Che fine ha fatto Daniela Sànchez Curiel? E chi ha assassinato Diana Velàzquez Florencio nel 2017 e Julia Sosa Conde nel 2018? Si indaga davvero per restituire giustizia alle famiglie? È la domanda che attanaglia i giorni di Edith Olivares Ferreto, da tre mesi direttrice della sede messicana di Amnesty International, organizzazione con la quale lavora da tre anni dopo un decennio di impegno come consulente dei diritti umani, funzionaria dell'Istituto nazionale per le donne e assessora in diversi comunità locali. Oggi Edith non perde occasione – sui social, sui giornali, alle televisioni, in manifestazioni pubbliche, lanciando petizioni - per denunciare il fenomeno delle sparizioni e dei femminicidi, endemico in Messico e nonostante questo sottovalutato e trascurato dalle istituzioni del Paese centroamericano. «Lo faccio per le madri di Daniela, Diana, Julia e di migliaia di altre donne – dice ad Avvenire attraverso Skype dalla sua abitazione di Città del Messico –. Noi siamo la loro unica voce».
Edith Olivares Ferreto - Amnesty
Nei giorni scorsi Amnesty International Messico ha diffuso un report molto dettagliato in cui documenta che nessuno, tranne la famiglia, prende sul serio la morte violenta di una donna. «Abbiamo dimostrato che la scena del delitto non viene esaminata con professionalità, che le prove non vengono conservate, che la stessa categoria del femminicidio viene guardata con scetticismo da polizia e magistrati. Abbiamo calcolato che ogni investigatore segue 8mila fascicoli. Come possono le famiglie delle vittime ottenere giustizia?».
Edith però non si rassegna: domenica scorsa ha accompagnato decine di madri nel centro di Città di Messico, al Paseo de la Reforma, dove su enormi cartelloni sono stati scritti i nomi di centinaia di donne, ragazze, adolescenti, figlie e mamme assassinate o scomparse per sempre.
Le donne ricordano le vittime di femminicidio in Messico - Twitter di Edith Olivars Ferreto, 25 settembre 2021
«La nostra lotta è per la vita e non solo di chi non c'è più ma anche di chi non è ancora nata», ha detto la mamma di Lesvy Berlin Rivera Osorio, strangolata dal fidanzato a 22 anni, nel 2017. Le donne sono vittime anche di una cultura dell'impunità che regna in Messico, dove il 98% dei reati resta senza colpevoli. Tutto è iniziato negli anni Sessanta, con la guerra ai cartelli della droga. La violenza è entrata nella società, ha impregnato la vita quotidiana di tutti. «Nelle periferie urbane gli uomini usano la minaccia: so chi potrebbe scioglierti nell'acido, dicono alle donne, che vivono in uno stato permanente di insicurezza. I femminicidi sono in aumento. E quando la vittima è una donna – spiega Edith, che ha 51 anni, un figlio di 30 e un sorriso da ragazza – le autorità semplicemente accettano il fatto. Ma ogni femminicidio ha un impatto tremendo sulle famiglie delle vittime: cercano verità, giustizia e riparazione e finiscono per diventare vittime a loro volta. Per questo continuiamo a chiedere alle autorità federali messicane di dare massima priorità al contrasto alla violenza contro le donne».
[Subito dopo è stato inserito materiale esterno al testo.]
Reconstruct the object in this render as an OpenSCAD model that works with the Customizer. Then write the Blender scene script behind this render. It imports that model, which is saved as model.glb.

Nel 2020 nei 32 Stati messicani sono state assassinate 3.723 donne, più di 10 al giorno, e 940 di queste morti sono state indagate come femminicidi. Nel report “Juicio a la Justicia” (processo alla Giustizia) Edith Olivares Ferreto, insieme al suo team, ha esaminato in particolare 4 casi di sparizione e omicidio: Nadia assassinata nel 2004; Daniela scomparsa nel 2015 e con ogni probabilità uccisa; Diana scomparsa e trovata morta nel 2017; e Julia che ha subito la stessa sorte nel 2019. «In ogni caso le indagini son state svolte in modo sbrigativo e scorretto». Una colpevole negligenza, che dimostra lo scarso peso attribuito alle donne e che alimenta la sensazione di impunità. «Il messaggio che giunge chiaro e forte agli uomini violenti è: alle donne potete fare ciò che volete». E no, è un messaggio che non si può proprio accettare.